HDE-Hauptgeschäftsführer Stefan Genth beschreibt eine dramatische Lage seiner Mitglieder. Ohne weitere staatliche Hilfen im laufenden Jahr würden sich mehr als 60 Prozent der Innenstadthändler in Insolvenzgefahr sehen. »Hilfen kommen nicht an, Regelungen sind völlig unsinnig, Ausgrenzungen waren und sind an der Tagesordnung«, sagt Timm Homann, Chef des Modehändlers Ernstings Family. Er kritisiert neben der schleppenden staatlichen Hilfe, dass sich die Unterstützung »nicht an dem jeweiligen individuellen Schaden unserer Milliarden-Verluste« orientiere.
Kein Wirtschaftswunder im Lockdown
Der Frust sei auch deshalb so groß, weil die »hervorragend funktionierenden Hygienekonzepte der Branche« von der Politik nicht anerkannt würden, so der HDE. Doppelt bitter: Dass die finanziellen Reserven vieler kleinen Einzelhändler ausgeschöpft sind, liegt auch daran, dass sie nach dem ersten Lockdown vergangenes Frühjahr Geld für Hygienekonzepte ausgegeben hatten, in der Hoffnung, ihre Geschäfte offen lassen zu können. Ausbleibende Hilfsgelder, keine Einnahmen, trotzdem laufende Fixkosten: Der Einzelhandel bangt um seine Existenz, aber immerhin kämpft er noch ums Überleben, wie Kaufleute in Speyer berichten.
An die Politik gerichtet sagt Michael Busch, Geschäftsführender Gesellschafter des Buchhändlers Thalia: »Wer davon spricht, dass die Krise so groß ist wie nach dem Zweiten Weltkrieg, muss auch so handeln – das Wirtschaftswunder wurde nicht im Lockdown erarbeitet«. Busch verweist auf Studien der Bundesanstalt für Arbeitsschutz und Arbeitsmedizin (BAuA) und der Berufsgenossenschaft für Handel und Warenlogistik (BGHW). Sie kommen zum Schluss, dass unter den Beschäftigten des Einzelhandels kein erhöhtes Infektionsgeschehen festgestellt wurde. »Wir wollen an einer Öffnung teilhaben.
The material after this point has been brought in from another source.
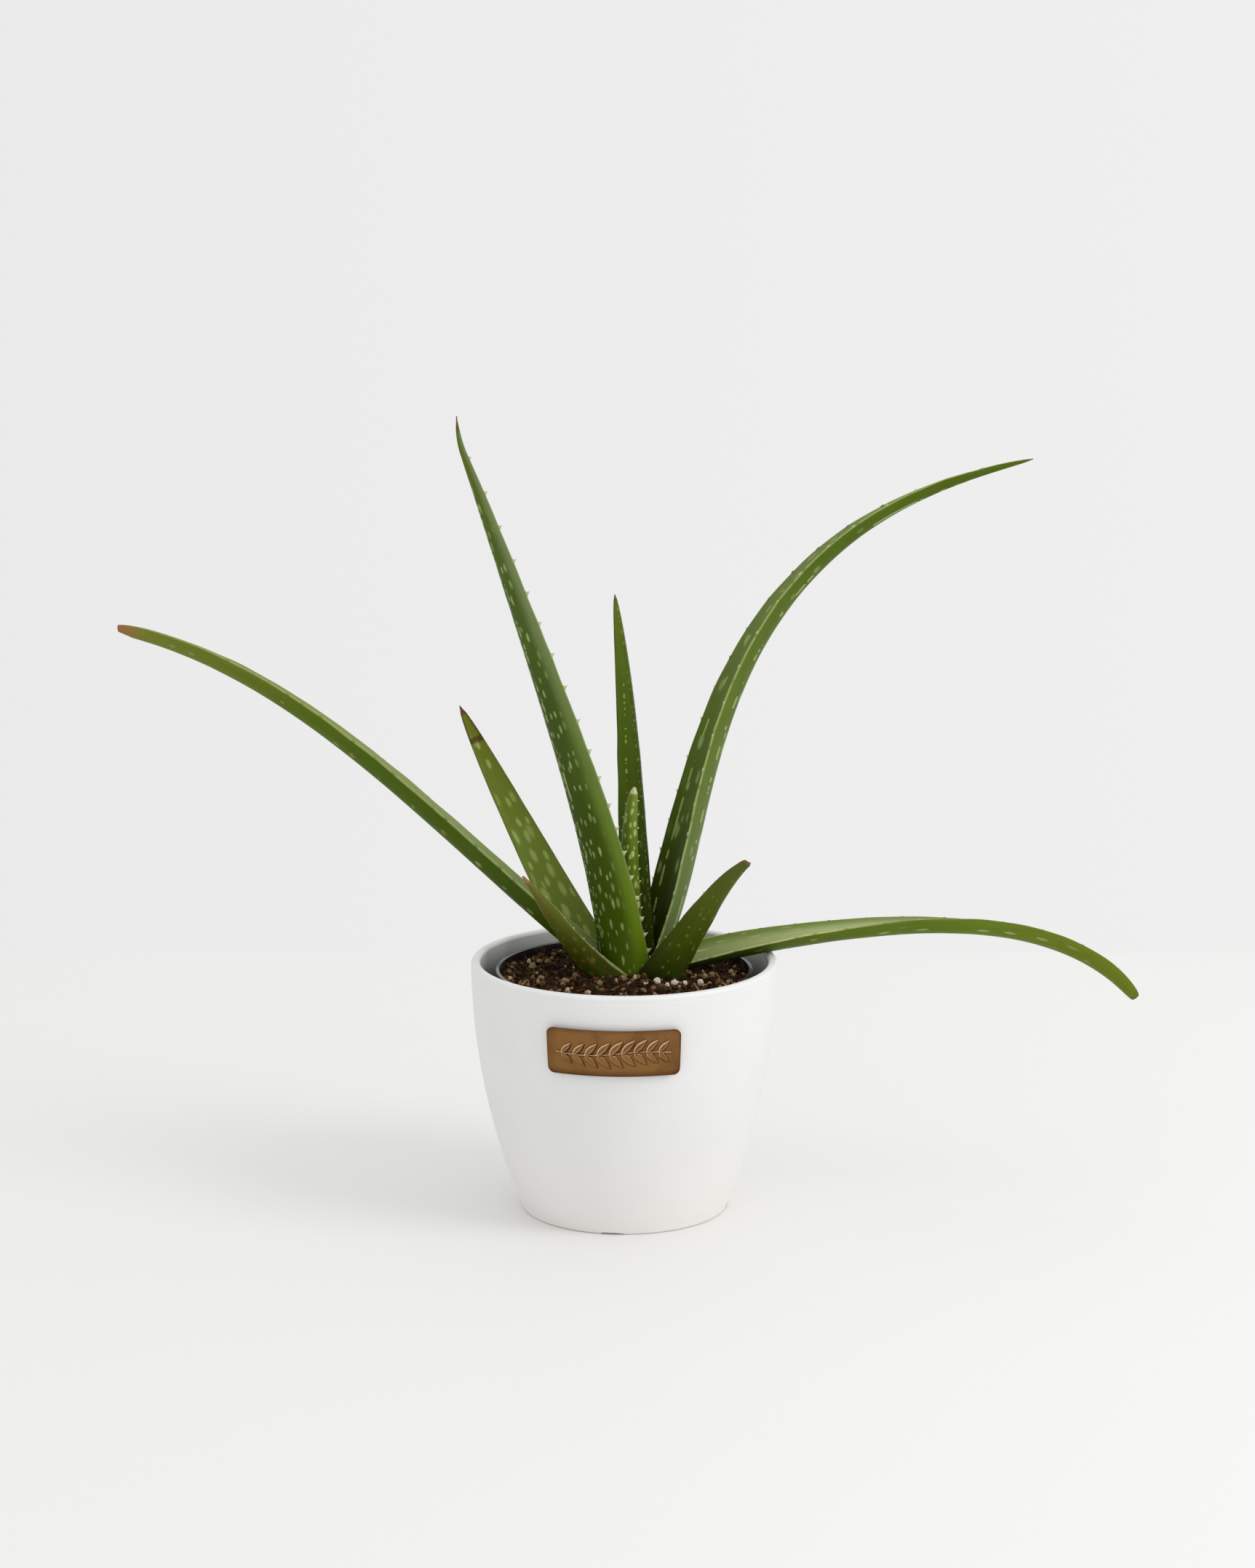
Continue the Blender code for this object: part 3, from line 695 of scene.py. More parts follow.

# How each leaf is coloured. outer and inner are the tones of its faces from base to tip, and paintedLight
# holds painted light: tones towards one margin, between the two places of paintedLightSide (the margins
# are at 1 and -1), a painted sheen along the lit margin of leaf_tall and painted shade along the far margin
# of leaf_long_right. cell is the room of one spot across and along, size its share of that, filled how many
# cells hold one, spotFrom the side where they begin and spotInset how far they keep from the margins. rows
# are
# lines of dashes: which margin, how far in, how long a dash. edgeTo is where the margin's line ends, crease
# where the bruise crosses and dry where the dry tip begins, as shares of the length. teeth are the gap near
# the base, the gap further up and the height, and leftTeeth shortens those on the margin at 1.
leafLooks = {
    "leaf_heart": dict(
        outer=((88, 112, 4), (82, 104, 14), (88, 110, 28), (112, 130, 48)),
        inner=((74, 96, 10), (84, 106, 22), (104, 120, 46)),
        spot=(182, 196, 120), cell=(2.1, 4.4), size=0.42, filled=0.95, spotInset=0.2,
        edge=(160, 172, 96), dry=0.965, dryTone=(196, 200, 150), teeth=(3.2, 5.5, 1.1)),
    "leaf_centre": dict(
        outer=((46, 62, 10), (50, 67, 16), (62, 80, 22), (88, 104, 36)),
        inner=((60, 76, 10), (68, 86, 18), (84, 104, 26), (104, 120, 34)),
        spot=(150, 168, 76), cell=(3.2, 7.5), size=0.24, spotFrom=0.1,
        rows=((1, 1.0, 2.4), (-1, 3.0, 2.4)), edge=(56, 70, 28), edgeWidth=0.5,
        dry=0.988, dryTone=(128, 104, 62), teeth=(9.0, 15.0, 0.5)),
    "leaf_tall": dict(
        outer=((62, 82, 0), (60, 78, 10), (64, 82, 26), (76, 94, 36), (90, 107, 34)),
        inner=((84, 102, 12), (86, 102, 40), (102, 112, 46)),
        spot=(152, 168, 108), cell=(2.1, 8.2), size=0.29, filled=0.8, spotFrom=-0.75,
        rows=((1, 2.2, 2.6), (1, 4.2, 3.4)), edge=(130, 144, 84), edgeWidth=0.45,
        # Painted sheen along the lit margin.
        paintedLight=((100, 128, 6), (96, 116, 50), (108, 123, 80), (114, 127, 86)), paintedLightSide=(-0.4, -0.95),
        dry=0.982, dryTone=(112, 88, 50), teeth=(5.0, 14.5, 1.9), leftTeeth=0.55),
    "leaf_arched": dict(
        outer=((104, 120, 72), (92, 109, 44), (78, 97, 24), (78, 97, 16)),
        # Painted light: the inner tones grow much paler up the blade, where that face turns away from the
        # lamp.
        inner=((30, 44, 0), (84, 103, 34), (114, 130, 72), (138, 146, 98)),
        spot=(146, 163, 98), cell=(4.6, 13), size=0.27, rows=((-1, 3.4, 7.5), (1, 2.6, 4.6)),
        edge=(158, 172, 104), edgeWidth=0.28, dry=0.99, dryTone=(132, 96, 56), teeth=(9.5, 14.0, 1.3)),
    "leaf_short_left": dict(
        outer=((86, 103, 32), (102, 120, 44), (92, 108, 28), (98, 105, 30)),
        inner=((102, 116, 46), (100, 117, 42), (101, 108, 30)),
        spot=(152, 168, 90), cell=(3.3, 9.5), size=0.42, filled=0.8, edge=(92, 70, 48),
        crease=0.872, dry=0.972, dryTone=(104, 62, 44), teeth=(9.0, 14.0, 0.6)),
    "leaf_long_left": dict(
        outer=((58, 76, 2), (66, 87, 11), (82, 102, 20), (120, 128, 46)),
        inner=((84, 98, 40), (128, 142, 90), (132, 142, 82), (130, 130, 60)),
        spot=(136, 150, 80), cell=(3.6, 10), size=0.2, edge=(162, 172, 112),
        edgeWidth=0.35, dry=0.972, dryFade=0.035, dryTone=(162, 104, 72), teeth=(14.0, 24.0, 0.6)),
    "leaf_long_right": dict(
        outer=((34, 48, 0), (84, 104, 24), (98, 116, 32), (104, 116, 30)),
        inner=((108, 122, 64), (158, 168, 116), (178, 184, 144), (118, 130, 70)),
        # Painted shade along the far margin.
        paintedLight=((84, 104, 30), (98, 118, 48), (120, 134, 66), (112, 126, 60)), paintedLightSide=(-0.25, -0.9),
        spot=(158, 170, 114), cell=(2.1, 13), size=0.23, edge=(200, 206, 140), edgeWidth=0.3,
        edgeTo=0.55, dry=0.996, dryTone=(120, 104, 52), teeth=(10.0, 16.0, 0.9)),
    "leaf_front_left": dict(
        outer=((38, 42, 0), (62, 70, 6), (86, 94, 28), (110, 108, 50)),
        inner=((88, 104, 36), (100, 114, 48), (108, 112, 58)),
        spot=(122, 92, 48), cell=(3.2, 4.5), size=0.34, filled=0.55, edge=(150, 154, 92), edgeWidth=0.35,
        dry=0.945, dryTone=(150, 112, 78), teeth=(4.6, 6.0, 0.8)),
    "leaf_short_right": dict(
        outer=((30, 40, 0), (64, 78, 6), (80, 92, 24), (84, 94, 38)),
        inner=((40, 52, 2), (66, 80, 16), (86, 94, 38)),
        spot=(112, 128, 58), cell=(3.0, 5.5), size=0.2, filled=0.6, edge=(76, 84, 34),
        dry=0.985, dryTone=(112, 86, 60), teeth=(4.6, 6.5, 0.8)),
}
usualLook = dict(rows=(), spotInset=0.7, filled=0.5, edgeWidth=0.4, edgeTo=1.1, crease=2, dryFade=0.008,
                 leftTeeth=1, gloss=0.07)
for name in leafShapes:
    leafShapes[name] = {**usualShape, **leafShapes[name]}
    leafLooks[name] = {**usualLook, **leafLooks[name]}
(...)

Einkaufen ist auch in Pandemiezeiten eine sichere Sache«, so Busch.
Der Einzelhandel rückt zusammen und protestiert, die Verbände melden sich angesichts der kommenden Bund-/Länderschalte am 3. März lautstark zu Wort. Sie fordern mindestens eine Öffnungsperspektive für den geschlossenen Einzelhandel. Ein konkreter Stufenplan muss her, wie ihn die rheinland-pfälzische Ministerpräsidentin Malu Dreyer forderte, während Baden-Württembergs Ministerpräsident Winfried Kretschmann die Hoffnungen des Einzelhandels auf eine schnelle Lockerung der Maßnahmen und Geschäftsöffnungen dämpfte.
Eine Wiedereröffnung der Geschäfte sei nur möglich, wenn die Sieben-Tage-Inzidenz stabil unter 35 liege, zitiert dpa den Grünenpolitiker. Wirtschaftsminister Peter Altmaier will vorab an diesem Freitag mit seinen Länderkollegen über Öffnungen beraten. Eine gemeinsame Linie wird es nicht geben, denn viele Bundesländer sind mit Lockerungen bereits vorgeprescht.